In the afternoon we hike to the top of a mesa just outside of Santa Fe to see the La Cieneguilla petroglyphs placed by Puebloan people who lived in the area between the 13th and 17th centuries. Once again I am in awe. The ancient carvings suggest birds, horses, handprints, and snakes. We see figures in the stone and wonder if they are in welcome or warning. In the distance, though we are cast in sharp sunlight, we observe a weather system of dark cloud and falling snow. Snow from another system catches us on our drive back into downtown where we share a flight at Gruet, a local winery specializing in Méthode Champenoise sparkling wines.
“We’re celebrating,” my husband tells the bartender. I’m thinking of our anniversary, but he says, “We just scored Taylor Swift tickets!” Everyone laughs. The couple next to us offers congratulations, and for a few minutes everyone is talking, sharing stories. I feel a sudden pinch in my heart, as though I do not deserve this much joy in a single day.
In the middle of the night, I wake around 2AM. I am beset by worry, my stomach roiling, my thoughts gearing up to race. I make a peppermint tea and sip it in bed while focusing on my breath. My habit is to catalog every undone task, yet-to-be-accomplished goal, and perceived failure in both productivity and character. I worry about a fight I had with my mother, about falling behind on projects, not living up to myriad expectations, both professionally and personally. My logical mind reminds the rest of me this is not the time to ruminate - nothing is solved well during the dark hours when night crosses into morning - but my body is already responding to stress signals.

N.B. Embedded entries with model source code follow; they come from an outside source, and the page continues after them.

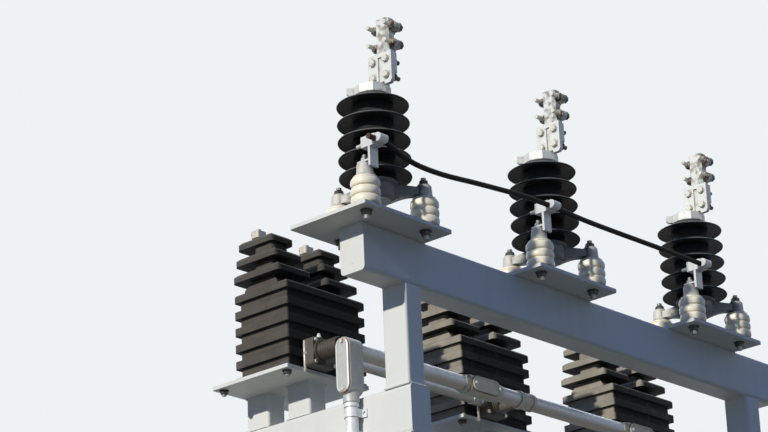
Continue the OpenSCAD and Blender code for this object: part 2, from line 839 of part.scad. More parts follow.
// The foot is cut back where it would come near the sheds
module lead_brackets() {
    color(cast_alloy) placed() for (i = [0 : 2]) difference() {
        translate([phases[i] + bracket_x + bracket_dx, 0, rail_top + boss_z + boss_h]) {
            translate([-bracket_side / 2, bracket_y - strap_back - strap_t, 0])
                cube([bracket_side, strap_back + strap_t + 14, bracket_t]);
            translate([-bracket_side / 2, bracket_y - strap_back - strap_t, -strap_hang])
                cube([bracket_side, strap_t, strap_hang + bracket_h - grip_h / 2 + bite]);
            translate([0, lead_y, bracket_h]) rotate([90, 0, 90])
                linear_extrude(bracket_side, center = true) lead_clamp_outline();
        }
        at_arrester(i) translate([0, 0, boss_z + boss_h - 1])
            cylinder(r = shed_d / 2 + shed_clear, h = bracket_h);
    }
}

upper_rail();
post(left_axis);  // post_left
post(right_axis);  // post_right
arm(arm_left_axis);  // arm_left
arm(arm_right_axis);  // arm_right
leg(left_axis, 0);  // front_leg_left
leg(right_axis, 0);  // front_leg_right
leg(left_axis, rear_leg_y);  // rear_leg_left
leg(right_axis, rear_leg_y);  // rear_leg_right
shelf_rail(-1);  // shelf_rail_front
shelf_rail(1);  // shelf_rail_back
arrester_plate(0);  // arrester_plate_1
arrester_plate(1);  // arrester_plate_2
arrester_plate(2);  // arrester_plate_3
foot_insulators(0);  // foot_insulators_1
foot_insulators(1);  // foot_insulators_2
foot_insulators(2);  // foot_insulators_3
tripod_base(0);  // tripod_base_1
tripod_base(1);  // tripod_base_2
tripod_base(2);  // tripod_base_3
arrester_housing(0);  // arrester_housing_1
arrester_housing(1);  // arrester_housing_2
arrester_housing(2);  // arrester_housing_3
arrester_cap(0);  // arrester_cap_1
arrester_cap(1);  // arrester_cap_2
arrester_cap(2);  // arrester_cap_3
line_clamp(0);  // line_clamp_1
line_clamp(1);  // line_clamp_2
line_clamp(2);  // line_clamp_3
transformer_stand(0);  // transformer_stand_1
transformer_stand(1);  // transformer_stand_2
transformer_stand(2);  // transformer_stand_3
transformer(0);  // transformer_1
transformer(1);  // transformer_2
transformer(2);  // transformer_3
terminal_box(0);  // terminal_box_1
terminal_box(1);  // terminal_box_2
terminal_box(2);  // terminal_box_3
long_conduit();
drop_conduit();
corner_fitting();
line_fittings();
earth_lead();
lead_brackets();
transformer_terminals();
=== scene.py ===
# %% [markdown]
# # An outdoor stand with three arresters and three voltage transformers
# The steel, the castings and the resin bodies come from the CAD model as solids in one frame.
# This lesson loads them, gives each one its real finish, and adds what lies on top of them: rubber
# sheds, glazed feet, bolts, screws, welds and the earth lead's jacket.

# %% Load the CAD model
import bmesh
import bpy
import math
from mathutils import Matrix, Vector


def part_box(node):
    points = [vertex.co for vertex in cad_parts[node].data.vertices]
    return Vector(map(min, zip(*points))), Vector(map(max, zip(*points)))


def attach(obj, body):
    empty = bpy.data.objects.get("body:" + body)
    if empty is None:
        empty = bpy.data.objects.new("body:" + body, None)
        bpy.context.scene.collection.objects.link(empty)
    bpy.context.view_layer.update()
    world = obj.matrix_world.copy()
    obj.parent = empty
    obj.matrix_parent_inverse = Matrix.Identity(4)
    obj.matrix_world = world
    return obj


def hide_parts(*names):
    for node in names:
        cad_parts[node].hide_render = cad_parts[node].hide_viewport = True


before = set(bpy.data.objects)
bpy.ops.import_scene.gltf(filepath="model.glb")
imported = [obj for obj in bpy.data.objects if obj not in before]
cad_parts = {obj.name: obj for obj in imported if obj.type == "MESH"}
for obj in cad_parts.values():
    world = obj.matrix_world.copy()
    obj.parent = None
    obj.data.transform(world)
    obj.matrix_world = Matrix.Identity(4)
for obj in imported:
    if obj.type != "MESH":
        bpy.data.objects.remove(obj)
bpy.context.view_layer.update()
MM = 0.001

# %% [markdown]
# ## Camera
# The photo was taken with a long lens from eye level, about seven metres away, looking up. The
# lens, place and tilt were fitted to the rail, the plates and the posts, so the camera is built
# from its heading, its elevation and a small roll, and nothing is aimed by eye.

# %% Camera at the photograph's place
EYE = Vector((-5.3786, -4.4120, 1.5958))
HEADING, ELEVATION, ROLL = (math.radians(a) for a in (41.598, 20.994, -2.390))
SENSOR_MM, LENS_MM, FAR_END = 36, 123.32, 100

forward = Vector((math.cos(HEADING) * math.cos(ELEVATION),
                  math.sin(HEADING) * math.cos(ELEVATION), math.sin(ELEVATION)))
level_right = Vector((math.sin(HEADING), -math.cos(HEADING), 0))
right = level_right * math.cos(ROLL) + level_right.cross(forward) * math.sin(ROLL)
camera_data = bpy.data.cameras.new("photo_camera")
camera_data.sensor_width = SENSOR_MM
camera_data.lens = LENS_MM
camera_data.clip_end = FAR_END
camera = bpy.data.objects.new("photo_camera", camera_data)
aimed = Matrix((right, right.cross(forward), -forward)).transposed()
camera.matrix_world = Matrix.Translation(EYE) @ aimed.to_4x4()
scene = bpy.context.scene
scene.collection.objects.link(camera)
scene.camera = camera
print("camera at", tuple(round(v, 2) for v in EYE), "with a", LENS_MM, "mm lens")

# %% [markdown]
# ## Light
# In the photograph a low sun stands to the left, so every face that looks left is bright and every
# face that looks at the camera is in cool shade. The lowest edges of the plates and of the rail cast
# shadows whose lengths give the sun's height: 0.40 up for each 1 across. One key and an even cool
# fill keep that reading, and a broad weak lamp behind lights the sides that the camera doesn't see.
# The fill is what diffuse rays see; the pale backdrop is what the camera and gloss see.

# %% Nodes: colours, links and a new node
def linear(hex_colour):
    """An sRGB hex colour as the linear RGBA that nodes and lamps take."""
    parts = [int(hex_colour[k:k + 2], 16) / 255 for k in (1, 3, 5)]
    return [c / 12.92 if c <= 0.04045 else ((c + 0.055) / 1.055) ** 2.4 for c in parts] + [1.0]


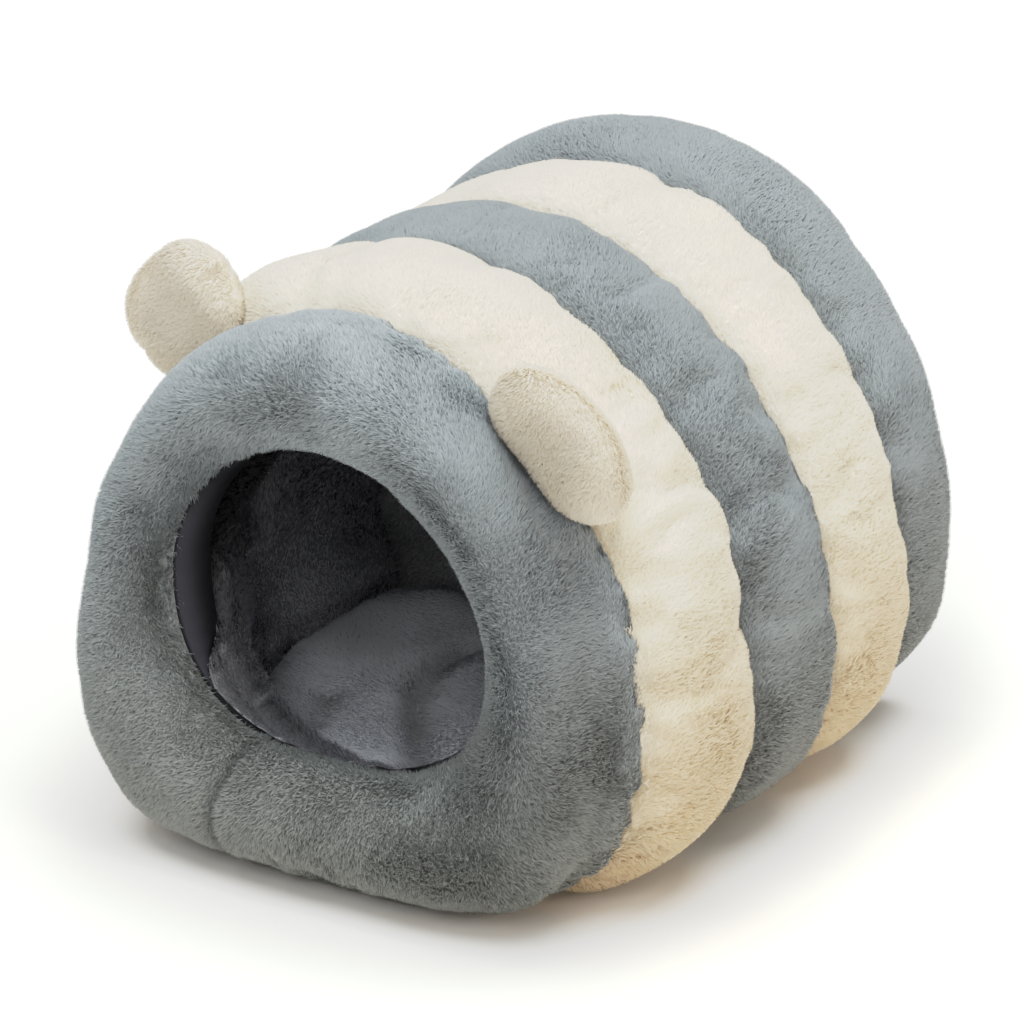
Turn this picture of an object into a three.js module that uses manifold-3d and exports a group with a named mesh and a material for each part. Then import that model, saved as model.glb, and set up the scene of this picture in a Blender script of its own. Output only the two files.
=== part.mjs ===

Our culture prizes productivity over preservation, falsely convincing us that our self-worth is determined by outward achievement. I love being productive, and I truly believe generation is inherent in my dharma - I am here to create, to do, to make - but so often I mistake the fruits of my labor for a concrete measurement of my intrinsic value.
I’ve been thinking a lot about the practice of prioritization and the struggle to put our own needs first. So often it’s responsibility before play, family before self care. All the shoulds that make so little space for the wants. Taking time for what you need when you need it can feel nearly impossible.
There are two related ideas I’ve learned in yoga. One, you must practice before you can teach. Centering your mind and heart, filling the internal well before expending your resources - you cannot give what you do not have. Two, a change of perspective has the powerful ability to unstick the mind. Turn yourself upside down, literally or figuratively, and you provide yourself an opportunity to see a situation in a more truthful light, as opposed to the tired old stories we tell ourselves again and again.
Yesterday, we climbed 140 feet above the floor of the Frijoles Canyon to the Alcove House at the Bandelier National Monument. We explored cavates, alcoves carved into the sandstone-like tuff by Ancestral Pueblo people some 500-700 years ago. We searched for petroglyphs along the cliff face. A figure wearing a headdress. A lightning bolt. A macaw possibly indicating extensive trade with Mexico and even Central America. The views were spectacular, from the drive up the mountain and further north to Abiquiu. Three flocks of snow geese swirled in and out of murmuration before disappearing into the sapphire sky. The sun and wind chapped my skin, but I wanted to stay forever, embraced by the natural beauty, humbled by the history of this land, blessed by my privilege to relish this experience.
One of the most beautiful benefits of travel is the shift in perception afforded by a literal change of scenery. The break from the everyday can provide just enough space to see life a little more clearly. Novel experiences have a way of resetting the spirit and clearing the mind. My anxieties have followed me here, but I have the opportunity to see them in a new light, and choose to engage with them in a different way.
At this moment in my life, my challenge is to practice prioritization of my own needs, and when I fail, sometimes spectacularly, my practice is to grant myself grace, to forgive my shortcomings. We are only human and being human is messy. Sometimes our mess gets all over those we love most. I am lucky to be loved despite my mess, and I must honor this gift by caring for myself so that I may have the resources to reciprocate. I want to etch this knowledge onto the walls of my heart, like the spiritual messages of New Mexico’s stone.
Wherever you are, I hope you gain the perspective needed to see your own challenges for what they are. I hope you can prioritize your own needs, grant yourself grace, and embrace beauty and bliss wherever it might find you.
We have two days left in Santa Fe and I plan to savor every moment.